Clinical corridors, wandering white coats and rows and rows of every sickness your mind can conjure – the fear of hospitals is understandable, but it’s stopping people getting the help they need.
The phobia of hospitals (otherwise known as Nosocomephobia) affects thousands of people, and it can stem from a variety of sources.
Maybe you had a poor experience in a hospital before, visited a sick relative in a downtrodden ward, or perhaps you’ve been conditioned by endless news headlines telling you of “Ebola Outbreaks!” or “MRSA Mega Attacks!”
You’re not alone – even former US president Richard Nixon avoided hospitals for years, despite requiring medical help.
But without a trip to those long, white wards, your illness will only get worse. So, what can you do to fight your fears?
Waste away? Then enter!
Let’s first address those mad headlines peddled by newspapers – “MRSA Outbreak!” and the like.
While there’s always an element of truth to these outraged front pages, they’re usually isolated to specific hospitals rather than being widespread outbreaks.

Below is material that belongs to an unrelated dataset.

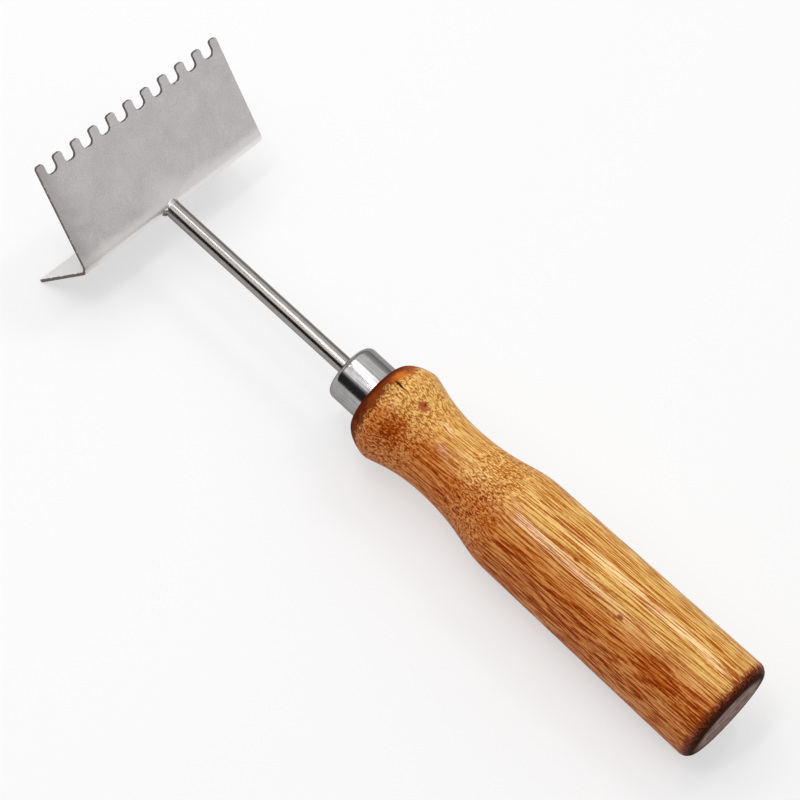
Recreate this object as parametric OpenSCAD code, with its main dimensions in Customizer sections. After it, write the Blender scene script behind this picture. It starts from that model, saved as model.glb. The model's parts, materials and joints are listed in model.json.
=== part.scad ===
// Queen excluder scraper: a folded, toothed stainless blade on a round rod,
// with a steel ferrule and a turned wooden handle. All sizes are in millimetres.
// The tool lies as it would on a bench, on the edge of its plain leg and on the
// rim of its butt, with the bench at z = 0 and the blade towards -X.

/* [Blade] */
// Width of the blade, along its fold
blade_w = 70; // [50:1:100]
// Thickness of the sheet
sheet_t = 1; // [0.8:0.1:1.5]
// Outside radius of the fold
fold_r = 3; // [2.6:0.1:4]
// Flat length of the toothed leg, from the fold to the tips of its teeth
toothed_leg = 31.5; // [24:0.5:45]
// Flat length of the plain leg, from the fold to its scraping edge
plain_leg = 23.5; // [20:0.5:35]
// Angle between the rod's line and the toothed leg
toothed_angle = 44; // [35:1:60]
// Angle between the rod's line and the plain leg
plain_angle = 56; // [45:1:65]
// How far the middle of the blade stands to the side of the rod
blade_shift = 1.2; // [0:0.1:5]

/* [Teeth] */
// Distance from one tooth to the next, the spacing of an excluder's wires
tooth_pitch = 6.75; // [6:0.05:7.5]
// Width of the notch between two teeth
notch_w = 3.75; // [3:0.05:4.2]
// Depth of a notch
notch_depth = 4.1; // [3:0.1:6]
// Radius in the two corners at the bottom of a notch
notch_round = 1.4; // [0.8:0.1:1.4]
// Radius on the corners of each tooth
tooth_round = 0.9; // [0.4:0.1:1.2]
// Least width of the tooth left at each end of the row
end_tooth = 2; // [1.6:0.1:3]

/* [Rod] */
// Diameter of the rod
rod_d = 5; // [4:0.1:5.5]
// Length of rod that shows between the blade and the ferrule
rod_free = 68.4; // [50:0.2:100]
// Length of rod hidden in the ferrule and the handle
tang_length = 70; // [40:1:90]
// Diameter of the round bead of weld metal at the rod's end
bead_d = 6.8; // [6.6:0.1:7.4]
// How far the middle of the bead lies behind the outermost line of the fold
bead_back = 1.1; // [0.9:0.1:1.3]

/* [Ferrule] */
// Outside diameter of the ferrule
ferrule_d = 17.2; // [16:0.1:18]
// Length of the ferrule
ferrule_length = 11.1; // [9:0.1:16]
// Wall thickness of the ferrule
ferrule_wall = 1; // [0.6:0.1:1.4]
// Radius on the front edge of the ferrule
ferrule_round = 2; // [1.5:0.1:2.5]

/* [Handle] */
// Length of the handle behind the ferrule
handle_length = 129; // [110:1:150]
// Diameter of the front face, against the ferrule
face_d = 19.2; // [18.6:0.1:20]
// Diameter over the front bulge
bulge_d = 29.4; // [26:0.1:32]
// Distance from the front face to the top of the bulge
bulge_at = 8.4; // [7:0.1:10]
// Diameter at the waist
waist_d = 23.2; // [20:0.1:25]
// Distance from the front face to the waist
waist_at = 27; // [24:0.5:32]
// Diameter where the body begins
body_d = 30.4; // [27:0.1:34]
// Distance from the front face to where the body begins
body_at = 54.5; // [50:0.5:62]
// Diameter of the body at the butt
butt_d = 32.2; // [28:0.1:36]
// Radius on the rim of the butt
butt_round = 3.2; // [2:0.1:5]

/* [Hidden] */
$fn = 96;

steel = [0.72, 0.71, 0.70];
bright_steel = [0.82, 0.82, 0.83];
weld_grey = [0.45, 0.44, 0.43];
varnished_wood = [0.80, 0.53, 0.28];

// How far a cut runs past the face that it opens
over = 1;
// Straight steps that make up the arc of the fold
arc_steps = 20;

// The angle at which the fold's arc leaves the toothed leg, and how far it turns
fold_start = 90 - toothed_angle;
fold_turn = 180 - toothed_angle - plain_angle;

// The way [x, z] that each leg runs from the fold
toothed_way = [-cos(toothed_angle), sin(toothed_angle)];
plain_way = [-cos(plain_angle), -sin(plain_angle)];

notch_count = floor((blade_w - 2 * end_tooth - notch_w) / tooth_pitch) + 1;
notch_row = (notch_count - 1) * tooth_pitch;

ferrule_x = rod_free;
handle_x = ferrule_x + ferrule_length;
butt_x = handle_x + handle_length;
tang_end = ferrule_x + tang_length;
tang_tip = 1.5;
bore_spare = 2;
tenon_d = ferrule_d - 2 * ferrule_wall;
tenon_front = ferrule_x + ferrule_wall;
tenon_bevel = 1.2;

// Outline of the turned handle: how far each curve leads on before it turns
curve_steps = 10;
nose_lead = 2.8;
bulge_lead = 2.2;
waist_lead = 11;
waist_exit_lead = 15;
body_lead = 9;

// The tool rests on the outer corner of the plain leg and on the rim of the butt.
// Both are given as [x, z] with the rod's line at z = 0.
plain_corner = fold_arc(fold_r)[arc_steps] + plain_leg * plain_way;
rim_centre = [butt_x - butt_round, butt_round - butt_d / 2];
rest_span = rim_centre - plain_corner;
rest_tilt = atan2(rest_span[1], rest_span[0]) - asin(butt_round / norm(rest_span));

// Corners that reach furthest forward and back once the tool lies tilted
tip_corner = fold_arc(fold_r - sheet_t)[0] + toothed_leg * toothed_way;
front_x = laid(tip_corner)[0];
back_x = laid([rim_centre[0], -rim_centre[1]])[0] + butt_round;
bench_z = laid(plain_corner)[1];

// A point [x, z] of the straight tool, turned to the angle at which it lies
function laid(p) = [p[0] * cos(rest_tilt) + p[1] * sin(rest_tilt),
                    p[1] * cos(rest_tilt) - p[0] * sin(rest_tilt)];

// A curve of the handle's outline from a to b, both [radius, distance], which
// leaves a along the lead from_a and comes to b along the lead to_b
function blend(a, from_a, to_b, b) =
    [for (i = [1 : curve_steps]) let (t = i / curve_steps, s = 1 - t)
        s * s * s * a + 3 * s * s * t * (a + from_a) + 3 * s * t * t * (b - to_b) + t * t * t * b];

// Points [x, z] round the fold, a distance r from its centre line, from where the
// toothed leg leaves it to where the plain leg does
function fold_arc(r) =
    [for (i = [0 : arc_steps]) let (a = fold_start - fold_turn * i / arc_steps)
        [-fold_r + r * cos(a), r * sin(a)]];

module lie_down() {
    translate([-(front_x + back_x) / 2, -blade_shift, -bench_z])
        rotate([0, rest_tilt, 0])
            children();
}

// A section drawn as [x, z], extruded to a width that is centred on the rod
module across(width) {
    rotate([90, 0, 0])
        linear_extrude(height = width, center = true)
            children();
}

// A shape drawn along +Z, turned so that it runs along the rod
module along_rod(from_x) {
    translate([from_x, 0, 0])
        rotate([0, 90, 0])
            children();
}

// The sheet seen end on: round the outside of the fold and back round its inside
module blade_section() {
    outer = fold_arc(fold_r);
    inner = fold_arc(fold_r - sheet_t);
    to_tips = toothed_leg * toothed_way;
    to_edge = plain_leg * plain_way;
    polygon(concat(
        [outer[0] + to_tips],
        outer,
        [outer[arc_steps] + to_edge, inner[arc_steps] + to_edge],
        [for (i = [arc_steps : -1 : 0]) inner[i]],
        [inner[0] + to_tips]
    ));
}

// Everything inside the outer face of the fold, to trim the rod and the weld
module inside_fold() {
    outer = fold_arc(fold_r);
    reach = 2 * bead_d;
    across(2 * bead_d)
        polygon(concat(
            [outer[0] + reach * toothed_way],
            outer,
            [outer[arc_steps] + reach * plain_way]
        ));
}

// One notch, seen square to the toothed leg, with the tips of the teeth at x = 0
module notch() {
    straight = notch_depth - notch_round;
    bottom_w = notch_w - 2 * notch_round;
    for (side = [-1, 1])
        translate([-straight, side * bottom_w / 2])
            circle(notch_round);
    translate([-notch_depth, -bottom_w / 2])
        square([notch_depth, bottom_w]);
    translate([-straight, -notch_w / 2])
        square([straight + over, notch_w]);
    for (side = [-1, 1])
        scale([1, side])
            translate([0, notch_w / 2])
                tooth_corner();
}

// What is taken off the corner of a tooth to round it. The middle of the round
// lies a little less than its radius in, so that its arc crosses the two flats.
module tooth_corner() {
    middle = 0.97 * tooth_round;
    difference() {
        translate([-middle, -over / 2])
            square([middle + over, middle + over / 2]);
        translate([-middle, middle])
            circle(tooth_round);
    }
}

module notches() {
    for (i = [0 : notch_count - 1])
        translate([0, i * tooth_pitch - notch_row / 2])
            notch();
    for (side = [-1, 1])
        scale([1, side])
            translate([0, -blade_w / 2])
                tooth_corner();
}

module blade() {
    color(steel)
        lie_down()
            translate([0, blade_shift, 0])
                difference() {
                    across(blade_w)
                        blade_section();
                    translate([-fold_r, 0, 0])
                        rotate([0, toothed_angle - 180, 0])
                            translate([toothed_leg, 0, -fold_r - over])
                                linear_extrude(height = sheet_t + 2 * over)
                                    notches();
                }
}

module weld_bead() {
    color(weld_grey)
        lie_down()
            difference() {
                along_rod(-bead_back)
                    sphere(d = bead_d);
                along_rod(-2 * fold_r)
                    cylinder(d = rod_d, h = 4 * fold_r);
                inside_fold();
            }
}

module rod() {
    color(bright_steel)
        lie_down()
            difference() {
                union() {
                    along_rod(-fold_r)
                        cylinder(d = rod_d, h = fold_r + tang_end - tang_tip);
                    along_rod(tang_end - tang_tip)
                        cylinder(d1 = rod_d, d2 = rod_d - 2 * tang_tip, h = tang_tip);
                }
                inside_fold();
            }
}

module ferrule() {
    edge = ferrule_d / 2 - ferrule_round;
    color(bright_steel)
        lie_down()
            along_rod(ferrule_x)
                difference() {
                    union() {
                        translate([0, 0, ferrule_round])
                            cylinder(d = ferrule_d, h = ferrule_length - ferrule_round);
                        cylinder(r = edge, h = 2 * ferrule_round);
                        rotate_extrude()
                            translate([edge, ferrule_round])
                                circle(ferrule_round);
                    }
                    translate([0, 0, ferrule_wall])
                        cylinder(d = tenon_d, h = ferrule_length);
                    translate([0, 0, -over])
                        cylinder(d = rod_d, h = ferrule_wall + 2 * over);
                }
}

// Half of the handle's outline as [radius, distance from its front face]
module handle_outline() {
    face = [face_d / 2, 0];
    bulge = [bulge_d / 2, bulge_at];
    waist = [waist_d / 2, waist_at];
    body = [body_d / 2, body_at];
    rim = [butt_d / 2, handle_length - butt_round];
    polygon(concat(
        [[0, 0], face],
        blend(face, [nose_lead, 0], [0, nose_lead], bulge),
        blend(bulge, [0, bulge_lead], [0, waist_lead], waist),
        blend(waist, [0, waist_exit_lead], [0, body_lead], body),
        [for (a = [0 : 15 : 90]) rim + butt_round * [cos(a) - 1, sin(a)]],
        [[0, handle_length]]
    ));
}

module handle() {
    color(varnished_wood)
        lie_down()
            difference() {
                union() {
                    along_rod(handle_x)
                        rotate_extrude()
                            handle_outline();
                    along_rod(tenon_front + tenon_bevel)
                        cylinder(d = tenon_d, h = handle_x - tenon_front);
                    along_rod(tenon_front)
                        cylinder(d1 = tenon_d - 2 * tenon_bevel, d2 = tenon_d, h = tenon_bevel);
                }
                along_rod(tenon_front - over)
                    cylinder(d = rod_d, h = tang_end + bore_spare - tenon_front + over);
            }
}

blade();
weld_bead();
rod();
ferrule();
handle();
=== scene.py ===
# %% [markdown]
# # A queen excluder scraper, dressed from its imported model
# A beekeeper's hand scraper: a folded sheet of stainless steel with a comb along
# one edge, welded across the end of a round rod, and a turned, varnished handle
# with a steel ferrule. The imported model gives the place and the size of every
# part. This script makes each visible piece afresh, with finer edges and real
# finishes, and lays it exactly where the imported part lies.

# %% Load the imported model
import json
import math
import bpy
from mathutils import Matrix, Vector


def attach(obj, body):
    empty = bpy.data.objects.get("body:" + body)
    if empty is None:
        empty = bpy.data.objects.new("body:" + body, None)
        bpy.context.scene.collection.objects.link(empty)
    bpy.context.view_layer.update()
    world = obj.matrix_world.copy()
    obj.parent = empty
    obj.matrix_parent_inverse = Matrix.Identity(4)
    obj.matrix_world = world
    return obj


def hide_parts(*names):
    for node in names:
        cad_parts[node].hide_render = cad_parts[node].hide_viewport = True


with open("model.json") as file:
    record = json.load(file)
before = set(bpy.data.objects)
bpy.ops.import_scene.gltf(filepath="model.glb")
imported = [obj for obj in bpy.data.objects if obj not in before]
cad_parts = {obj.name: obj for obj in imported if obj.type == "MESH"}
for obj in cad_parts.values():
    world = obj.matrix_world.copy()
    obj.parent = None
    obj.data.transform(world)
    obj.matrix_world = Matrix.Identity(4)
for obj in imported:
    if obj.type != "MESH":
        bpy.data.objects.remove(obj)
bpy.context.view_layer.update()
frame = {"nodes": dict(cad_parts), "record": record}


def in_mm(corners):
    return [[round(1000 * v, 2) for v in corner] for corner in corners]


print("packed nodes:", sorted(frame["nodes"]))

# %% [markdown]
# ## The tool's own line
# The tool lies on its plain leg and the rim of its butt, so its rod slopes a
# little. It is far easier to make pieces along a straight line and to lay them
# down afterwards. The butt's mount in the record gives a point on that line and
# its direction. Along the line, x runs from the outermost line of the fold, and
# every length below is in millimetres unless its name says otherwise.

# %% Find the tool's line
MM = 0.001
tool_length = 208.5
butt = next(mount for mount in frame["record"]["mounts"] if mount["name"] == "butt")
tilt = math.atan2(-butt["axis"][2], butt["axis"][0])
tool_start = Vector(butt["pos_m"]) - tool_length * MM * Vector(butt["axis"])
print("line starts, in mm, at", in_mm([tool_start])[0])
print("line falls", round(math.degrees(tilt), 2), "degrees towards the butt")

# %% [markdown]
# A few helpers serve every piece. One starts a piece as a single vertex, which
# is how a drawn outline begins, one draws on from there, a straight step at a
# time, and one swings what is selected round a centre. The spin tool turns the
# left-handed way, hence its minus. The others lay a finished piece down on the
# bench, with its place in its mesh, and say what was made.

# %% Helpers for drawing, laying down and reporting
def metres(values):
    return [v * MM for v in values]


def start_outline(name, x, y, z):
    bpy.ops.object.select_all(action="DESELECT")
    bpy.ops.mesh.primitive_plane_add(size=MM)
    piece = bpy.context.object
    piece.name = name
    piece.data.name = name
    bpy.ops.object.mode_set(mode="EDIT")
    bpy.ops.mesh.merge(type="CENTER")
    bpy.ops.transform.translate(value=metres((x, y, z)))
    return piece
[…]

If you really want the inside scoop on your local hospital, check its cleaning schedule yourself.
The large majority of institutions will hire professional healthcare waste companies to provide the highest levels of cleanliness and hygiene in wards and corridors alike.
Armed with this information, you’ll know that you’re entering a clean establishment when you head through those automatic doors.
This time it’s personal
If there’s one thing that’s difficult when you’re ill, it’s keeping yourself clean. Even being bunged up with the flu can make the idea of having a shower seem more tiresome than a track race with Mo Farah.
However, if you’re not clean then what right have you got to judge hospitals? It’s like smearing yourself with mud then moaning at your kids for splashing in puddles.
Before you head into hospital, bring a fully packed hygiene kit with you – antibacterial gel, body wash, antibacterial wipes and pretty much anything else that will make you sparkle.
While you might see nurses and janitors cleaning up around you, it’s important to feel in control of your own hygiene. It’ll give you a personal boost – even if you don’t trust the cleanliness of others.
Chatter on Doctor
After more than a century of psychoanalysis, we’ve come to accept the idea that talking about your problems can be a great healer. And that applies as much to your fear of hospitals as anything else.
Before an operation, or even just a short stay, have a natter with your doctor or a medical professional to get the full lowdown on the procedure. At the very least, it could confirm that you’re in capable hands.